Some gardeners cover the seedbeds with burlap for better germination. I have better success with a covering called Reemay—a featherweight sheet of non-woven fabric. It transmits 75 to 80 percent of the light, allows rain to pass through readily, and provides a blanket of warmth and humidity. It can be left in place until the plants are several inches high. Germination and growth under this covering is much better than in an uncovered bed. Reemay holds up well, and can be reused.
If I can’t stand the suspense, I start seeds indoors under lights. Seeds started in early March and transplanted outdoors in April (after being hardened off for a few days) will often bloom the first year. My regular outdoor sowing produces an occasional bloom spike the first year, but most bloom in their second season.

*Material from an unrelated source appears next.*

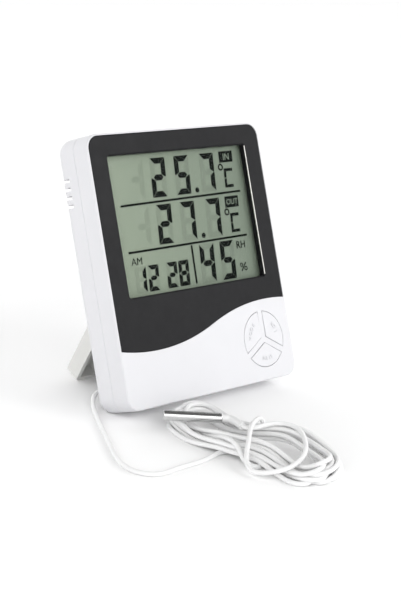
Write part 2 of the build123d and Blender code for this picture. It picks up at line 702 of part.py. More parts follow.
def cord_grommet():
    """A strain relief: a flange inside the back wall, a neck through it and a taper outside."""
    tip = DEPTH + GROMMET_PROUD
    body = disc(GROMMET, GROMMET_HOLE + 0.9, REAR_INSIDE - 1, REAR_INSIDE)
    body += disc(GROMMET, GROMMET_HOLE, REAR_INSIDE, DEPTH)
    face = Plane(origin=(GROMMET[0], DEPTH, GROMMET[1]), z_dir=(0, 1, 0))
    end = Plane(origin=(GROMMET[0], tip, GROMMET[1]), z_dir=(0, 1, 0))
    return body + loft([face * Circle(GROMMET_HOLE), end * Circle(GROMMET_TIP)])


def internal_wires():
    """Battery leads, sensor lead and the probe cord's inner end, each soldered to a board."""
    end = TRAY_HALF + TRAY_END + RIVET_TAIL
    routes = [
        [
            (side * end, BATTERY_Y, BATTERY_Z),
            (side * 33.0, 13.2, 64.0),
            (side * 38.2, 12.4, 57.0),
            (side * 39.0, 11.2, 48.0),
            (side * 38.6, 9.9, 43.6),
            (side * 38.6, BOARD_BACK, 43.6),
        ]
        for side in (-1, 1)
    ]
    routes.append(
        [
            (-38.6, BOARD_BACK, 40.0),
            (-38.6, 9.8, 40.0),
            (-43.0, 10.2, 47.0),
            (-43.6, 10.0, 62.0),
            (-42.8, 10.1, 76.0),
            (-41.0, 10.4, 80.0),
            (-41.0, SENSOR_BOARD_Y, 80.0),
        ]
    )
    routes.append(
        [
            (GROMMET[0], REAR_INSIDE - 1, GROMMET[1]),
            (-40.4, 13.6, 9.6),
            (-39.6, 11.4, 14.0),
            (-37.2, 9.8, 17.8),
            (-37.2, BOARD_BACK, 17.8),
        ]
    )
    return group(tube(route, WIRE_RADIUS)[0] for route in routes)


def cord_start():
    """The end of the strain relief, and a point straight out from it, with the case standing."""
    tip = DEPTH + GROMMET_PROUD
    depths = (tip, tip + CORD_STRAIGHT)
    return [(STANDING * Pos(GROMMET[0], y, GROMMET[1])).position for y in depths]


def hank_lobe(near, far, height):
    """A mound over two rounds and the space between them."""
    rounds = [(Pos(*place) * Circle(radius)).edges() for place, radius in (near, far)]
    mound = extrude(make_hull(rounds[0] + rounds[1]), amount=height)
    return fillet(mound.faces().sort_by(Axis.Z)[-1].edges(), HANK_EDGE)


def cord_hank(cord, sleeve):
    """The outer shape of the tied hank, with sockets for the cord that enters it and the sleeve that leaves."""
    mound = Part()
    for near, far, height in zip(HANK_ROUNDS, HANK_ROUNDS[1:], HANK_HEIGHTS):
        mound += hank_lobe(near, far, height)
    return mound - cord - sleeve


def probe_tip():
    root = Plane(origin=PROBE_ROOT, z_dir=PROBE_AIM)
    body = extrude(root * Circle(PROBE_RADIUS), amount=PROBE_LENGTH)
    rim = body.edges().filter_by(GeomType.CIRCLE)
    return fillet(rim, PROBE_EDGE)


def probe_sleeve():
    """The sleeve over the joint: straight behind the steel tube, then bent towards the hank."""
    root = Vector(*PROBE_ROOT)
    behind = root - Vector(*PROBE_AIM).normalized() * SLEEVE_STRAIGHT
    sleeve, bends = tube([root, behind] + SLEEVE_ROUTE, SLEEVE_RADIUS)
    print("sleeve bend radii", [round(r, 1) for r in bends])
    return sleeve


cord, cord_bends = tube(cord_start() + CORD_ROUTE, CORD_RADIUS)
print("cord start", [tuple(round(v, 2) for v in p) for p in cord_start()])
print("open angle", round(OPEN_ANGLE, 2))
print("cord bend radii", [round(r, 1) for r in cord_bends])

case_parts = {
    "front_case": front_case(),
    "rear_case": rear_case(),
    "display_bezel": display_bezel(),
    "window_lens": window_lens(),
    "lcd_glass": lcd_glass(),
    "connector_strip": connector_strip(),
    "circuit_board": circuit_board(),
    "controller_chip": controller_chip(),
    "timing_crystal": timing_crystal(),
    "button_pad": button_pad(),
    "sensor_board": sensor_board(),
    "humidity_sensor": humidity_sensor(),
    "indoor_thermistor": indoor_thermistor(),
    "unit_switch": unit_switch(),
    "unit_button": unit_button(),
    "alarm_buzzer": alarm_buzzer(),
    "stand": stand(),
    "battery_door": battery_door(),
    "battery_cell": battery_cell(),
    "positive_contact": positive_contact(),
    "negative_contact": negative_contact(),
    "negative_spring": negative_spring(),
    "case_screws": group(screw(place, SEAT_Y, SHANK_LENGTH) for place in CASE_SCREWS),
    "board_screws": group(screw(place, BOARD_BACK, BOARD_SHANK) for place in BOARD_SCREWS),
    "cord_grommet": cord_grommet(),
    "internal_wires": internal_wires(),
}
for name, angle in BUTTON_ANGLES.items():
    case_parts[name] = sector_button(angle)

parts = {name: STANDING * shape for name, shape in case_parts.items()}
parts["probe_cord"] = cord
parts["probe_sleeve"] = probe_sleeve()
parts["cord_hank"] = cord_hank(cord, parts["probe_sleeve"])
parts["probe_tip"] = probe_tip()

os.makedirs("parts", exist_ok=True)
for name, shape in parts.items():
    export_step(shape, f"parts/{name}.step")
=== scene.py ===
import json
import math

import bpy
import numpy as np
from mathutils import Matrix, Vector


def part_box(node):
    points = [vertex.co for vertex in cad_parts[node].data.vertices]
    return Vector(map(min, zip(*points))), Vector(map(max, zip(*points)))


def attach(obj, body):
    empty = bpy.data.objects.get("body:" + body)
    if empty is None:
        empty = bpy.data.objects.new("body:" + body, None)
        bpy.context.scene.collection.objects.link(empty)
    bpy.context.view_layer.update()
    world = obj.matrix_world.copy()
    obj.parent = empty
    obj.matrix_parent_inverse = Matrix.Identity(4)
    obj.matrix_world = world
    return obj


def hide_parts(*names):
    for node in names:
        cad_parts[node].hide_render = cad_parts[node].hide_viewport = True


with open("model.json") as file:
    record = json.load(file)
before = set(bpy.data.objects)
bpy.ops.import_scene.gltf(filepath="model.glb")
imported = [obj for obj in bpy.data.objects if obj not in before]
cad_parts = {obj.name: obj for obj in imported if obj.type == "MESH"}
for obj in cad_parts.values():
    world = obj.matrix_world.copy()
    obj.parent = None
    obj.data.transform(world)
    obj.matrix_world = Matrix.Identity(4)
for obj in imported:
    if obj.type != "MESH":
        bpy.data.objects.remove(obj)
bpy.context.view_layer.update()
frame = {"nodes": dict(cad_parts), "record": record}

# Lengths are metres, apart from the hank and the drawings on the case's front, which are in millimetres.
MM = 0.001

# The camera stands at the front left, a little above the case.
CAMERA_PLACE = Vector((-0.45806, -0.44414, 0.22733))
CAMERA_AIM = Vector((0.01118, 0.0, 0.05613))
CAMERA_ROLL = math.radians(6.38)
CAMERA_LENS = 95.5
CAMERA_SHIFT = -0.078

FLOOR_SIZE = 6.0

# The room is white up to a height, and dark above it: the heights are those of a unit direction.
ROOM_WHITE_BELOW, ROOM_DARK_ABOVE = 0.74, 0.82
ROOM_STRENGTH = 1.56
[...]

Gladiolus have an odd but tantalizing habit—the new florets open only at night. This makes a morning visit to the patch a delight. Although all of your flowers will be pretty, you must be ruthless in your evaluations. On average, only one in a thousand will merit consideration as a commercial introduction. With luck, you might find two or three worthy hybrids from among just a few dozen plants. You must learn to discard the gorgeous near-misses—an exceedingly difficult task. But unless you grow and multiply only the very best, you will soon be up to your hips in gladiolus, and will be unable to care for them all.
Once you have an exciting new seedling, growing a large number of corms is easy and rapid. Each mother corm will have a cluster of cormels encased in brown, shell-like husks attached to it when dug in the fall. They range in size from a pinhead to a macadamia nut and can number from a paltry few to several hundred. Just plant them in the spring like a row of garden peas (1/2 to 1 inch apart). They sprout better if you peel off the brown shell, but even with no special care, most will grow into blooming-sized corms during the year. If planted early, a surprising number will bloom their first year, producing small, but usable flower spikes.